• Exercise brief
Check each line of the records for "object"; collect those that have it.
* Start Dataset extract *
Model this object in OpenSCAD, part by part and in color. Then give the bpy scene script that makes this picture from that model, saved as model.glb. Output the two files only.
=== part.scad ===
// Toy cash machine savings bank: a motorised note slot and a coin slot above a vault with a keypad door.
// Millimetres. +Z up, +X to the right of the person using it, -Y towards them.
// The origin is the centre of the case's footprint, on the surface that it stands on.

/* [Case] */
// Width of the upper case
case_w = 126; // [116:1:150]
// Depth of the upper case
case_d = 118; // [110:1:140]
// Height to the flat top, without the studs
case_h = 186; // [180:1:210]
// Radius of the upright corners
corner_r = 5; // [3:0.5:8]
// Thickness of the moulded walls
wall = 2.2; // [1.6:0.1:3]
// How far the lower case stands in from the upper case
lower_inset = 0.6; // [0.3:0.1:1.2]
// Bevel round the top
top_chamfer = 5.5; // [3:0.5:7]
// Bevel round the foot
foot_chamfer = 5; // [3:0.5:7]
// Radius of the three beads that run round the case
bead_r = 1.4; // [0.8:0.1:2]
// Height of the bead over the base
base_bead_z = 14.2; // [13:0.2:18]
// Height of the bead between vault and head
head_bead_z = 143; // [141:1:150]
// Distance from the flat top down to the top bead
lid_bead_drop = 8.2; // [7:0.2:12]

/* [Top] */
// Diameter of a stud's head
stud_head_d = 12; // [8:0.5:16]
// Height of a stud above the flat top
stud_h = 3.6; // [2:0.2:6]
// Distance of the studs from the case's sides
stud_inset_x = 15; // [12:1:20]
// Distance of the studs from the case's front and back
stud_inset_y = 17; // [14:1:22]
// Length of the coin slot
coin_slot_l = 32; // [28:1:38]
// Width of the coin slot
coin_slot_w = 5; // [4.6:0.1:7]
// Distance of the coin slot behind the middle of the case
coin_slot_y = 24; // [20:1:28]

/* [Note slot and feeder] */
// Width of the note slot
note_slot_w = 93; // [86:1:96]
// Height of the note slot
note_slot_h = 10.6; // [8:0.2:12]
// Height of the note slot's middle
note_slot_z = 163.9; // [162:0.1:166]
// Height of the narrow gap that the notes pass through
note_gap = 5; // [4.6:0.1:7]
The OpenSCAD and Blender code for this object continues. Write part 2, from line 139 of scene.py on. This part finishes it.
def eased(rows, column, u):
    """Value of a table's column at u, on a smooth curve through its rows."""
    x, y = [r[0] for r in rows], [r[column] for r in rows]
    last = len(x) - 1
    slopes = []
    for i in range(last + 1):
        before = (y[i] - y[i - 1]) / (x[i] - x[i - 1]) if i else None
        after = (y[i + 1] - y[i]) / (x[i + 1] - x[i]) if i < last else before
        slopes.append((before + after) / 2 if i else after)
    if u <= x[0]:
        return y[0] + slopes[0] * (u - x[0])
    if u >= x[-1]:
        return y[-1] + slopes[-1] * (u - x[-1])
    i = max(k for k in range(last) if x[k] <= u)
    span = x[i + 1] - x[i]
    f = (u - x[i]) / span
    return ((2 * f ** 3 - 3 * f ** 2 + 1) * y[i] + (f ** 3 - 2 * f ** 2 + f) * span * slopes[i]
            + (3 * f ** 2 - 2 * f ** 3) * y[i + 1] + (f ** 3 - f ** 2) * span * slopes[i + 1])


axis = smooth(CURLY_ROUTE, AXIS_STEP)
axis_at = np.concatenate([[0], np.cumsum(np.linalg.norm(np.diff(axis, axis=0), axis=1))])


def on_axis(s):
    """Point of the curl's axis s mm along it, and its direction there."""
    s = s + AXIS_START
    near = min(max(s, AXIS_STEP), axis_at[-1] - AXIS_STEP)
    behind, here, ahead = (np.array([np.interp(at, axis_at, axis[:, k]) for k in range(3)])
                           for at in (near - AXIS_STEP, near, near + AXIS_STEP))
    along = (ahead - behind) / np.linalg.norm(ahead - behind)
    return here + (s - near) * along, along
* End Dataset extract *
• Final result
Model this object in OpenSCAD, part by part and in color. Then give the bpy scene script that makes this picture from that model, saved as model.glb. Output the two files only.
The OpenSCAD and Blender code for this object continues. Write part 2, from line 139 of scene.py on. This part finishes it.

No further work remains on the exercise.